5.) When faced with conditions that are deteriorating divert and change plans. As it turned out we did just that and to this day I am grateful of the decision we made.

All in all life at sea is going to suit us just fine and other than not being able to get decent internet connection we are all enjoying ourselves immensely. The girls talked and listened to music, the adults talked, slept and kept watch. The cats slept and slept and slept and Ceasar greeted every watch keeper with enthusiasm and love without fail.

There is no doubt that the decision to see the world by private boat for us was a big one as it would be for most and I am pleased to report that so far so good.

Enjoying Lunch Ashore with Pendana far off in the distance.

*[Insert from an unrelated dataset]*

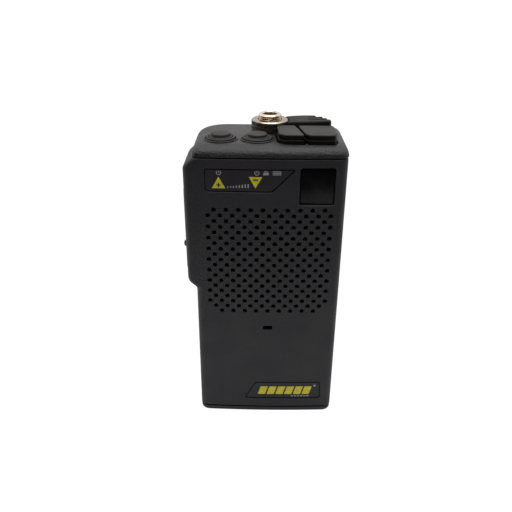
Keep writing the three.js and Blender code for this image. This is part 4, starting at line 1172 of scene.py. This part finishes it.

Enjoying Lunch Ashore with Pendana far off in the distance.

Our plan is to depart Port Vila on the weekend and head directly to Fiji. This will be with just the family as Mark is flying back home to the Gold Coast to continue his full-time role as a superyacht captain. For Claire and I this will be a big test as we work out what works for us regarding watch keeping and what doesn’t and if we truly have what it takes to survive and thrive alone in a big blue world!

Finally, I am sorry to report but the next blog won’t go out until we reach Fiji. For those who enjoyed our daily updates via Facebook, as we made our way across to Port Vila, thank you for all the comments and while we couldn’t reply to many of them we did all read them and were grateful for each and every one.

Vanuatu still has scars from a recent cyclone that ripped through the area.

Vanuatu still has scars from a recent cyclone that ripped through the area.